**Set exercise**
Retype each line of the listing below, from the first through the one holding "a lighter pool.", with no other lines.

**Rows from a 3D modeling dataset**
........
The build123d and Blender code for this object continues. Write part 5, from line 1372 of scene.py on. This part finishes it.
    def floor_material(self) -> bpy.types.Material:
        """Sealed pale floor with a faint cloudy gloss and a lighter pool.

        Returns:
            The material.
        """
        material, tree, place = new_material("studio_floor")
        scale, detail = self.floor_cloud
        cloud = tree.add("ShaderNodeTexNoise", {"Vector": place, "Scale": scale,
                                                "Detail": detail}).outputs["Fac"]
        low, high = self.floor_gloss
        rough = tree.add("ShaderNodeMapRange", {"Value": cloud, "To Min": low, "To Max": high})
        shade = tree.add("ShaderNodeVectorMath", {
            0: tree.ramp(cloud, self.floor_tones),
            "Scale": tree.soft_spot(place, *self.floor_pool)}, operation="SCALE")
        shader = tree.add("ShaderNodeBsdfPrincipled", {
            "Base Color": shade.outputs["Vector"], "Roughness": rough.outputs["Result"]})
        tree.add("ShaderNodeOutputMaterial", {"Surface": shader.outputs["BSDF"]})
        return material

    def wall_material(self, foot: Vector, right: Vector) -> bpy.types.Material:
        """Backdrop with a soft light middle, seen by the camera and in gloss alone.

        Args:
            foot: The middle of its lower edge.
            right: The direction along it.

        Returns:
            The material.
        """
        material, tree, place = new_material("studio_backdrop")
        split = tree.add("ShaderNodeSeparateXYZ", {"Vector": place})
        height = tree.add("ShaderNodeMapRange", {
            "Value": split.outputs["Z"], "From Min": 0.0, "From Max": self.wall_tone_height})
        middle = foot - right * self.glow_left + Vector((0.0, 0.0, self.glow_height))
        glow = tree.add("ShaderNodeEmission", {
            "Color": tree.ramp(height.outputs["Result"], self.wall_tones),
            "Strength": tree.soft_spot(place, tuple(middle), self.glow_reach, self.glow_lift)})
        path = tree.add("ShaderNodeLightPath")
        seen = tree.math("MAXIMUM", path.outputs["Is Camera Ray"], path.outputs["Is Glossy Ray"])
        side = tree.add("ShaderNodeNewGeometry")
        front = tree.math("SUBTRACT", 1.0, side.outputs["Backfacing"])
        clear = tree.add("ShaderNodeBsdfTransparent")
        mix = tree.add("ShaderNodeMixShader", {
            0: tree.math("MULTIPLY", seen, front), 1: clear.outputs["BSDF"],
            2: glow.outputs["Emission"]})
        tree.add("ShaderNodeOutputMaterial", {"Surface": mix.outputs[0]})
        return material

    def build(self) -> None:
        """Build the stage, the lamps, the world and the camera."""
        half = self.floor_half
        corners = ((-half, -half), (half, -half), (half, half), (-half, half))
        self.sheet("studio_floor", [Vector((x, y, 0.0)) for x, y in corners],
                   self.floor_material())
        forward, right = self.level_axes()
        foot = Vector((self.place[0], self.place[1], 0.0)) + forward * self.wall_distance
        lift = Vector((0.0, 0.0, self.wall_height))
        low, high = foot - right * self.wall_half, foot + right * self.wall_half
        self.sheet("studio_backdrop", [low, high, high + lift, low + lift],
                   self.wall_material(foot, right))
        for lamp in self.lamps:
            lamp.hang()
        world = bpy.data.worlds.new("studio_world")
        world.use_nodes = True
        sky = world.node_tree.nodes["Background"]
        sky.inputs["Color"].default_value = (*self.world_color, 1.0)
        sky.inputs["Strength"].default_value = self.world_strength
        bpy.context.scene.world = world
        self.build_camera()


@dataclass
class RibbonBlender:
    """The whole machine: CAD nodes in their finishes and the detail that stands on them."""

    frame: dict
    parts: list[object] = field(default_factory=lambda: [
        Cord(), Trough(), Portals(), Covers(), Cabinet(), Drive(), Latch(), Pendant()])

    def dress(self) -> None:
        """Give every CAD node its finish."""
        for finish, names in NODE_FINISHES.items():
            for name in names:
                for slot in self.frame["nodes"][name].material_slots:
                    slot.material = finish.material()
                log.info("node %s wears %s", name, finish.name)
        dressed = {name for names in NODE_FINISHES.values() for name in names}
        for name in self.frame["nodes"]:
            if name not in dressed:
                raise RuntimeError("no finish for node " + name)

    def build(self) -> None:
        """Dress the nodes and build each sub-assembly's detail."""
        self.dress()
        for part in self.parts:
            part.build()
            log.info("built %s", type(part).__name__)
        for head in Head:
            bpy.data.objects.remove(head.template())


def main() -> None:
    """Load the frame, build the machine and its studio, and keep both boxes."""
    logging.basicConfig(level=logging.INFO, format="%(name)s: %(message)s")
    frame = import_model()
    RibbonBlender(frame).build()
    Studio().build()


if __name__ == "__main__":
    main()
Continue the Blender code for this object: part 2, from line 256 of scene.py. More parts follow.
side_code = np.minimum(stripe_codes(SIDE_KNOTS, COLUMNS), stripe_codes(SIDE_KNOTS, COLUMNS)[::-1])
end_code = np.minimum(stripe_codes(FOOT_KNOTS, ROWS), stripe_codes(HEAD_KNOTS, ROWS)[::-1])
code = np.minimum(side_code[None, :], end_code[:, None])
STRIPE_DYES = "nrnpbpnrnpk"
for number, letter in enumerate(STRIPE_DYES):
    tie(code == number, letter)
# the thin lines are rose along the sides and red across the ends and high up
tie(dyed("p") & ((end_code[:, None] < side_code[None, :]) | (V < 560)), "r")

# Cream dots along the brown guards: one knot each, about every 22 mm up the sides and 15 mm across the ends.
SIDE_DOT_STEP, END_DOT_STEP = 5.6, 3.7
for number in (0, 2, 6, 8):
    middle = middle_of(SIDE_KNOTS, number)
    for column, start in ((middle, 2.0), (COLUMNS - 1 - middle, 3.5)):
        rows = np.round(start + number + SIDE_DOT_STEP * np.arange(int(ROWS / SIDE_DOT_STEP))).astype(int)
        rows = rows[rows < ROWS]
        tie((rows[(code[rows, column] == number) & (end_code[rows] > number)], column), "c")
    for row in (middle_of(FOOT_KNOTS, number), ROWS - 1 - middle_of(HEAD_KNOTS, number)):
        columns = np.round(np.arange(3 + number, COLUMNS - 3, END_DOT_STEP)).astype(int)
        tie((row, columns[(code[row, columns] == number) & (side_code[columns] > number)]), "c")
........
**Exercise response**
The build123d and Blender code for this object continues. Write part 5, from line 1372 of scene.py on. This part finishes it.
    def floor_material(self) -> bpy.types.Material:
        """Sealed pale floor with a faint cloudy gloss and a lighter pool.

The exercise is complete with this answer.